Elise Cooper, in a review on the BlackFive website, made a more positive evaluation of this book, "Griffin's signature writing style is very evident as he blends humor, espionage, danger, and great characters in his latest novel." A review on the bookreporter website also enjoyed this book.

== The Enemy of My Enemy ==

The Enemy of My Enemy is the fifth novel in the Clandestine Operations Series
=== Plot ===
This novel centers around Capt. James Cronley, the central character of all the novels of the series. Cronley, who captured two notorious Nazi war criminals in Austria in Death at Nuremberg, the previous novel in this series, is charged with recapturing them.
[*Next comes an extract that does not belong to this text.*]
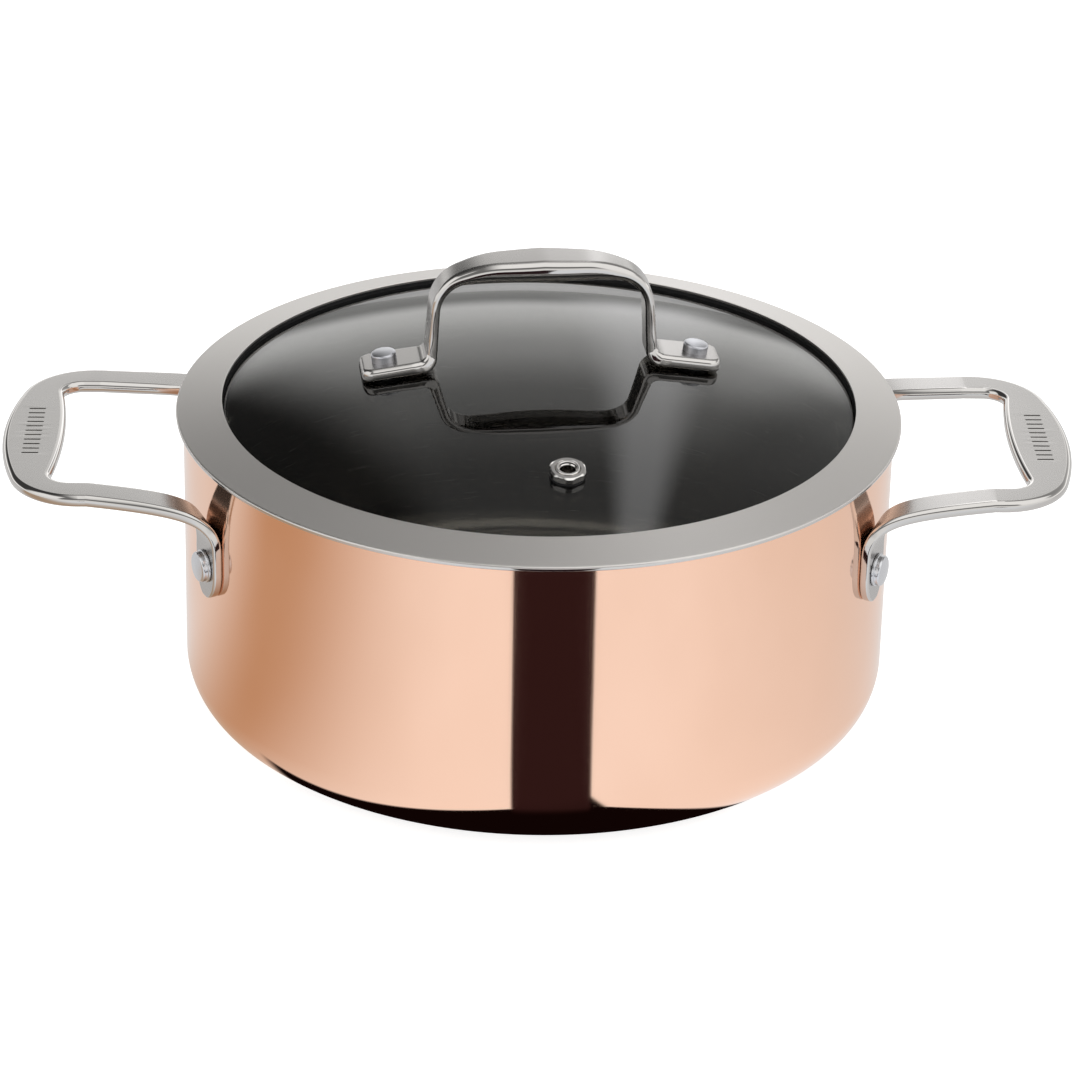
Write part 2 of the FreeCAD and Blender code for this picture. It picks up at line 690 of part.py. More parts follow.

They have escaped captivity at Nuremberg. Cronley and his associates find in this novel that there is more involved than recapturing the two men. In the last stages of World War II, as is the premise of this novel, Heinrich Himmler had stashed away much money and gold to establish a Fourth Reich. Cronley finds he is having a difficult time determining who amongst international players he can trust and he escapes an assassination plot that leaves him wondering whether 'the enemy of my enemy' can be trusted as his friend in his quest to find the two Nazis and the treasure Himmler had stashed away.

=== Reviews ===
Judy Gigstad reviewed this novel for Bookreporter and she wrote a positive review, saying, " Fans can only anticipate the next Griffin/Butterworth collaboration."Publishers Weekly showed less enthusiasm for the series. A review from it said it liked this book more than it liked other books in the series, "Newcomers will find this a good entry point, and regular readers will be pleased that the authors have avoided the long-winded prose that's marred recent entries in the series."